High-Throughput Assay and Discovery of Small Molecules that Interrupt Malaria Transmission

Abstract

Preventing transmission is an important element of malaria control. However, most of the current available methods to assay for malaria transmission blocking are relatively low throughput and cannot be applied to large chemical libraries. We have developed a high-throughput and cost-effective assay, the Saponin-lysis Sexual Stage Assay (SaLSSA), for identifying small molecules with transmission-blocking capacity. SaLSSA analysis of 13,983 unique compounds uncovered that >90% of well-characterized antimalarials, including endoperoxides and 4-aminoquinolines, as well as compounds active against asexual blood stages, lost most of their killing activity when parasites developed into metabolically quiescent stage V gametocytes. On the other hand, we identified compounds with consistent low nanomolar transmission-blocking activity, some of which showed cross-reactivity against asexual blood and liver stages. The data clearly emphasize substantial physiological differences between sexual and asexual parasites and provide a tool and starting points for the discovery and development of transmission-blocking drugs.

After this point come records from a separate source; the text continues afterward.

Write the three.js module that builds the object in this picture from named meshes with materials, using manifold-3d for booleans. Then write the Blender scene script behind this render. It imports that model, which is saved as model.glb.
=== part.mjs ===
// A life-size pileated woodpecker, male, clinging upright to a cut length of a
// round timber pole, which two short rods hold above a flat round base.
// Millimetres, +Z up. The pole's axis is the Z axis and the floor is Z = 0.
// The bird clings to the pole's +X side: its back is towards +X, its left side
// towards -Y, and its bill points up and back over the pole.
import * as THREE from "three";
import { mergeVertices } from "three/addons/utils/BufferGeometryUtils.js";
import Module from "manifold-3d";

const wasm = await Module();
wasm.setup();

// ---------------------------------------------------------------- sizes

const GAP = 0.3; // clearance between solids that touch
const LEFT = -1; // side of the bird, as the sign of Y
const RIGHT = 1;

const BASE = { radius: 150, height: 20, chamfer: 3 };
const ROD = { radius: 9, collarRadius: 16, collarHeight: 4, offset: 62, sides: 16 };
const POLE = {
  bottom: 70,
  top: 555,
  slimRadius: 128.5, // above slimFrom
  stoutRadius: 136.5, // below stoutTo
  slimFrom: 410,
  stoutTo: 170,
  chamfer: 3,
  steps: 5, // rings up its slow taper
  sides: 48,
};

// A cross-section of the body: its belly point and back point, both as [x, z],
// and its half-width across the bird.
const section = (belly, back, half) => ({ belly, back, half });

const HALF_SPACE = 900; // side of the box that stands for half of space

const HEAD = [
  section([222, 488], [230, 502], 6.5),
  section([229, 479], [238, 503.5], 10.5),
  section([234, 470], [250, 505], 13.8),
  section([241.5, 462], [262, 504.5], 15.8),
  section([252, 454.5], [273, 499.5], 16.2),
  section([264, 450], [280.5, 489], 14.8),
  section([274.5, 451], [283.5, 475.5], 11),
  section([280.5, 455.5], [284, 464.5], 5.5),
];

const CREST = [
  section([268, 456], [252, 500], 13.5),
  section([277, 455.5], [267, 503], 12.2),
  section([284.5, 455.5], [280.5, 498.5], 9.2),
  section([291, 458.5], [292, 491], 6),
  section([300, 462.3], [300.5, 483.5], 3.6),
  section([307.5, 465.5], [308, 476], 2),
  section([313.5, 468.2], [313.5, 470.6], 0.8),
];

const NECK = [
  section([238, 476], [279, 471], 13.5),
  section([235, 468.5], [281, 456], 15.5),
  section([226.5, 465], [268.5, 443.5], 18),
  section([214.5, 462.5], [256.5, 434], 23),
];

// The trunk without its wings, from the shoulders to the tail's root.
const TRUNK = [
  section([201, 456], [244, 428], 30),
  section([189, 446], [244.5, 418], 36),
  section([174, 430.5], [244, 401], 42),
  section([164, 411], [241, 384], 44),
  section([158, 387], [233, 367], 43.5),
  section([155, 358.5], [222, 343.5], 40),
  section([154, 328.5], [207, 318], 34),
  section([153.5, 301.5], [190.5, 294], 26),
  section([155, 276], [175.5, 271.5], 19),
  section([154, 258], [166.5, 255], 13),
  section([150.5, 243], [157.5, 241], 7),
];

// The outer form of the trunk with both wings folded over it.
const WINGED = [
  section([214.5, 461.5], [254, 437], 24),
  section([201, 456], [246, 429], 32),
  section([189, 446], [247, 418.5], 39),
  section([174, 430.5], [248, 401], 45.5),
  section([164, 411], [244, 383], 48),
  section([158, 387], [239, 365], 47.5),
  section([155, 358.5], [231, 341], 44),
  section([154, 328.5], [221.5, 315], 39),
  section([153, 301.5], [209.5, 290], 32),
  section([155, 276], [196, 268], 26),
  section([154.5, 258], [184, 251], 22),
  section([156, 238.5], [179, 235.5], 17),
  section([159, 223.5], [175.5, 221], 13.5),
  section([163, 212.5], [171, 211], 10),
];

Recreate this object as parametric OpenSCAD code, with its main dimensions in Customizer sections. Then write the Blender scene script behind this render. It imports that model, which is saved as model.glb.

Keywords: Plasmodium; chemotherapy; gametocytes; malaria; transmission.

Graphical abstract

Figure 1

Induction and Development of Pure, Stage-Specific Gametocytes (A) Gametocyte production protocol. To create stages I–IV, all steps were performed, but to create stage V only, steps indicated by red boxes were omitted. (B) Simplified schematic flow chart for the SaLSSA gametocyte assay. (C) Giemsa smears of gametocytes of stage I-V and gametocyte counts and percentages for each stage based on their morphology (numbers pooled from multiple cycles). (D) Z prime values for the different gametocyte stages and assay protocols. ¹384-well TSSA, stages I-V, ²384-well-SaLSSA, stages I-V, ³1,536-well SaLSSA, stage V. (E) Displayed is the number of viable stage V gametocytes in a dilution series over time (0.5 hr until 6 hr). These data were acquired using stage V gametocytes and 1,536-well SaLSSA (R² > 0.99).

Figure 2

Screening of the MMV Malaria Box in Comparison to GNF179 (A) Structures of MMV665941 and GNF179. (B) In vitro activity of MMV665941 and GNF179 against stage V gametocytes in dose response (1,536-well format, SaLSSA in duplicate). (C) Mean oocyst counts per midgut with gametocytes incubated with DMSO, GNF179 (5× EC₅₀), and MMV665941 (5× EC₅₀). Experiment was performed in duplicates. (D) Comparison of all 42 EC₅₀ values below 12.5μM of the MMV malaria box compounds when screened against gametocytes stages I, III, and V. The average EC₅₀ of compounds tested against stage V gametocytes is significantly higher compared to stage I gametocytes (p < 0.05, ANOVA test, Prism 6).

Figure 3

Starting Points for Transmission-Blocking Drugs All compounds in this study were clustered by their substructure similarity. All compounds with the same substructure (Tanimoto average compound similarity ≥ 0.85) were assigned to different scaffold families (indicated by different colors). Non-active compounds are shown as circle nodes and gametocyte-active compounds as diamonds. LogP is log probability of enrichment in the stage V gametocyte active set relative to rate expected by chance for each scaffold family. EC₅₀ values are for stage V gametocytes SaLSSA 1,536-well format.

Figure 4

Druggable Organelles and Processes in Gametocytes Infected red blood cell (red) with mature gametocyte (blue) and parasitophorous vacuole (white) as well as schematic parasite organelles known as P. falciparum drug targets. The upper (left) section displays compounds with similar activity against stage V gametocytes (SaLSSA) and asexual blood stage parasites as well as their presumed mode of action. The lower (right) section lists compounds with not active against stage V gametocytes compared to asexual blood stage parasites. Ery: erythrocyte; Gam: gametocyte; PPM: parasite plasma membrane; PV: parasitophorous vacuole; PVM: parasitophorous vacuole membrane.